Author: Gayle Forman
Publication Date: 1/8/2013
Publisher: Dutton Juvenile
Blurb: A breathtaking journey toward self-discovery and true love, from the author of If I Stay
When sheltered American good girl Allyson "LuLu" Healey first meets laid-back Dutch actor Willem De Ruiter at an underground performance of Twelfth Night in England, there’s an undeniable spark. After just one day together, that spark bursts into a flame, or so it seems to Allyson, until the following morning, when she wakes up after a whirlwind day in Paris to discover that Willem has left. Over the next year, Allyson embarks on a journey to come to terms with the narrow confines of her life, and through Shakespeare, travel, and a quest for her almost-true-love, to break free of those confines.
Just One Day is the first in a sweepingly romantic duet of novels. Willem’s story--Just One Year—is coming soon!
Just One Day is a story of self-discovery sandwiched between the romance-heavy beginning and end, two stories in one if you will. High school graduate Allyson meets an amateur Dutch actor Willem during her post-HS culture tour of Europe and with a spontaneity unnatural to her throws away all her caution and embarks on a day trip to Paris with him. They spend a day (and night) together, and then it's over, abruptly. Allyson goes back home then, starts college and succumbs to ennui. Her already depressed state is made even more severe by hardships in college, intense helicopter parenting and lack of friends. But her experiences during that one day in Paris eventually encourage her to change her life in a major way and go back to Paris...
Melancholy. Sad. Depressing. These are the words that were constantly on my mind while reading Just One Day. I am not sure a tone like this can work for me for an entire romance story. I obviously like some drama, if I enjoyed Forman's very tragic previous novels (If I Stay and Where She Went), but even those books were based on a love story that started out as charming, happy, romantic, swoony. In Just One Day, on the other hand, it's all doom and gloom and sadness, from the beginning till the very end. I am sure I would have liked Just One Day more if the romance were more uplifting, interesting. I found it hard to care for Allyson and Willem. Allyson is a dull, passive narrator. Willem lacks charisma, charm, sexiness, humor even. Their one day in Paris is not romantic or fun in any way. I attribute my negative impression of this day trip to the flashbacks of Taken running through my mind and my concern for Allyson's safety, and to the general grimness of the whole European adventure. (While I do not doubt the accuracy of Forman's depiction of Europe, this depiction is just depressing, to exactly match the novel's overall dark mood. How can one be so miserable in a midst of so much diversity, culture, excitement and freedom? I don't get it.) If I had the experiences in Paris Allyson had in this novel, I would have considered such extended date a complete failure and a waste of time, and nobody would have gotten laid by the end of it. But this one day has a great effect on Allyson, and this part of the novel I never quite accepted or understood.

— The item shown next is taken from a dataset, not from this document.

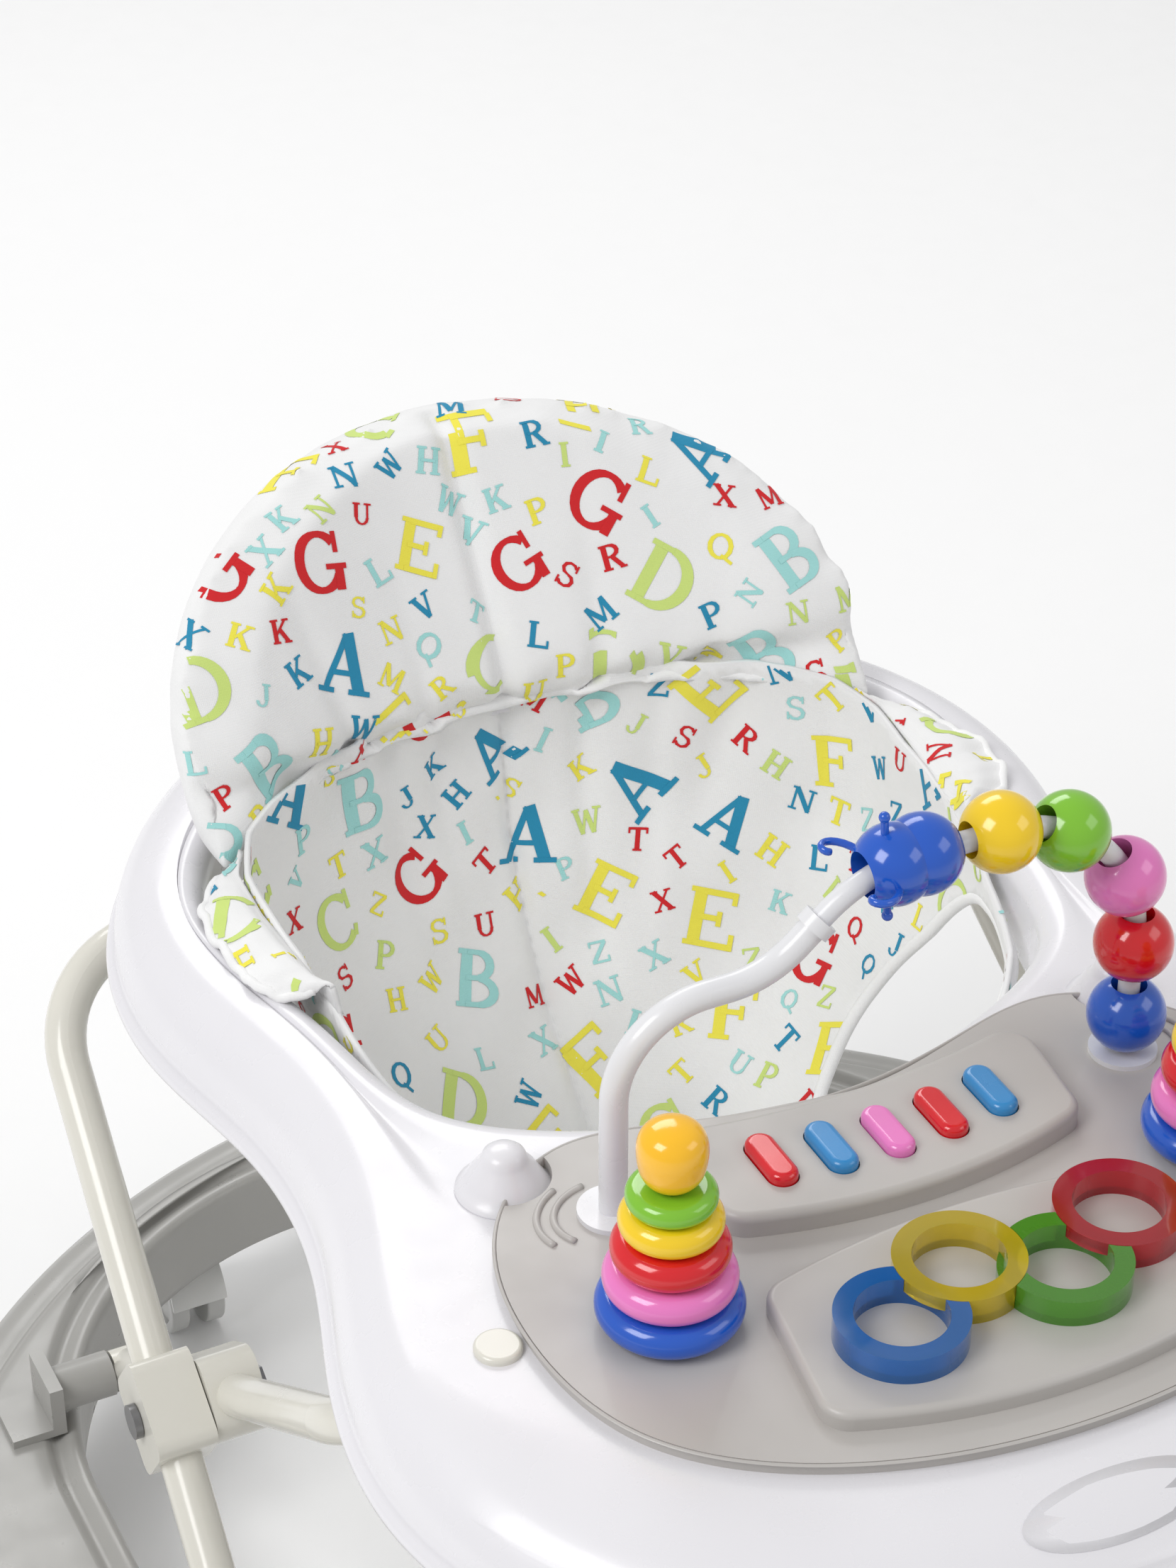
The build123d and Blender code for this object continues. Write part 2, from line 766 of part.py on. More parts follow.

Because I mostly felt indifferent towards the romance frame of this self-discovery story, the middle portion of the book felt more compelling to me. It is especially compelling if you are looking for books with those notorious "new adult" experiences - exploration of life after high school, learning how to be independent from your parents, choosing an educational path that suits you and not people around you, finding new friends, getting your first job. I liked most of this middle, except maybe the part where Allyson handles her schooling - I don't believe that taking pottery classes instead of pre-med classes while your parents are paying $40K a year for your school is a responsible and mature thing to do, even if it makes you happy. (My philosophy is - don't trifle with other people's money, you can get your pottery classes for $80 at your local community college.) But Allyson's struggles with her parents and her diving into new friendships were the highlights for me.
It is hard to give this book a fair assessment, because so much of my dissatisfaction with this novel rests on my personal taste in YA romance. On a technical level, Just One Day is well written. For me as an opinionated reader, however, this story felt lackluster, with its unjustified main character's ennui, realistic, but grim portrayal of various European countries and unconvincing romance. I would pick Anna and the French Kiss over this novel any day. It's just much, much more fun. There HAS to be some fun in any romance, am I right?